[start DATA BLOCK]

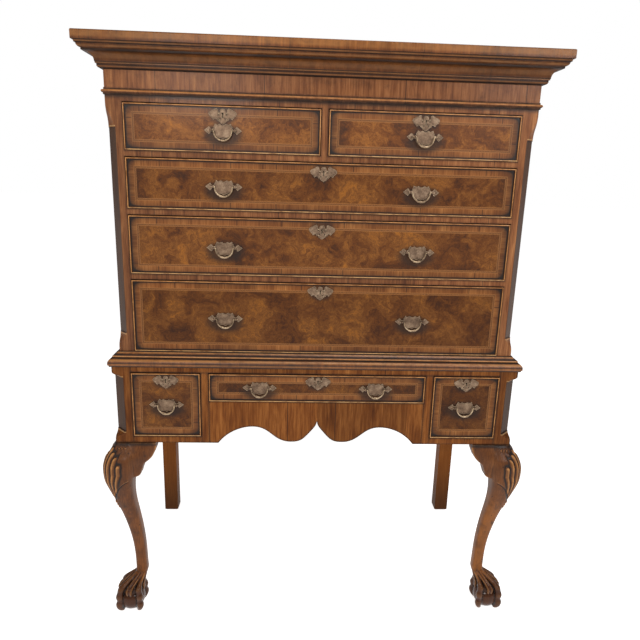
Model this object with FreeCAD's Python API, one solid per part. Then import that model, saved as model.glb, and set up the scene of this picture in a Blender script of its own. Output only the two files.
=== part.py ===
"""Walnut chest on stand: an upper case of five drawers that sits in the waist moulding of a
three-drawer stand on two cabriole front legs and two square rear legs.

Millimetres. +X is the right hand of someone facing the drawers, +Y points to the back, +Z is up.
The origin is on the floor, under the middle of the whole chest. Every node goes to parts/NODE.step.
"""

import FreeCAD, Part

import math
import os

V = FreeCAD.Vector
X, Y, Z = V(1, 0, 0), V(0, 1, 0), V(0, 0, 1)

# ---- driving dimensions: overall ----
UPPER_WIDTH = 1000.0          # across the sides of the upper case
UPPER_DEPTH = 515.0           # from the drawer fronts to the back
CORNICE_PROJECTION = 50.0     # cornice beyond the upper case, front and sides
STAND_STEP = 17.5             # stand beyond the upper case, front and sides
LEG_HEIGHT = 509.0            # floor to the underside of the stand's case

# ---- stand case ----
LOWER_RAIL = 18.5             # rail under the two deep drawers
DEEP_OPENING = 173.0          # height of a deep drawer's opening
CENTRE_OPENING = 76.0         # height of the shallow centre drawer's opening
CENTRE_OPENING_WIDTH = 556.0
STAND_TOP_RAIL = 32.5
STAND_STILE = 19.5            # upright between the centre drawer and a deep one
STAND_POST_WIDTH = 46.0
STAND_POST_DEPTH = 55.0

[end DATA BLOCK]

**PROBLEM REQUIREMENTS:**
From the preceding material, extract every line exactly.

**THE OUTPUT:**
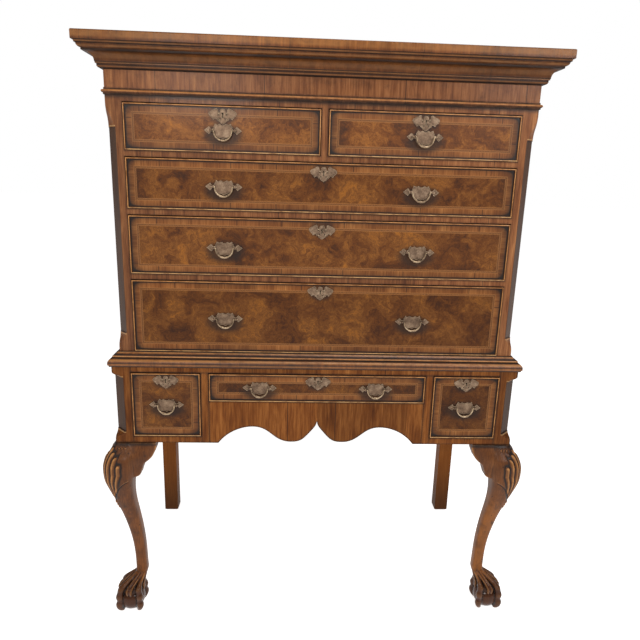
Model this object with FreeCAD's Python API, one solid per part. Then import that model, saved as model.glb, and set up the scene of this picture in a Blender script of its own. Output only the two files.
=== part.py ===
"""Walnut chest on stand: an upper case of five drawers that sits in the waist moulding of a
three-drawer stand on two cabriole front legs and two square rear legs.

Millimetres. +X is the right hand of someone facing the drawers, +Y points to the back, +Z is up.
The origin is on the floor, under the middle of the whole chest. Every node goes to parts/NODE.step.
"""

import FreeCAD, Part

import math
import os

V = FreeCAD.Vector
X, Y, Z = V(1, 0, 0), V(0, 1, 0), V(0, 0, 1)

# ---- driving dimensions: overall ----
UPPER_WIDTH = 1000.0          # across the sides of the upper case
UPPER_DEPTH = 515.0           # from the drawer fronts to the back
CORNICE_PROJECTION = 50.0     # cornice beyond the upper case, front and sides
STAND_STEP = 17.5             # stand beyond the upper case, front and sides
LEG_HEIGHT = 509.0            # floor to the underside of the stand's case

# ---- stand case ----
LOWER_RAIL = 18.5             # rail under the two deep drawers
DEEP_OPENING = 173.0          # height of a deep drawer's opening
CENTRE_OPENING = 76.0         # height of the shallow centre drawer's opening
CENTRE_OPENING_WIDTH = 556.0
STAND_TOP_RAIL = 32.5
STAND_STILE = 19.5            # upright between the centre drawer and a deep one
STAND_POST_WIDTH = 46.0
STAND_POST_DEPTH = 55.0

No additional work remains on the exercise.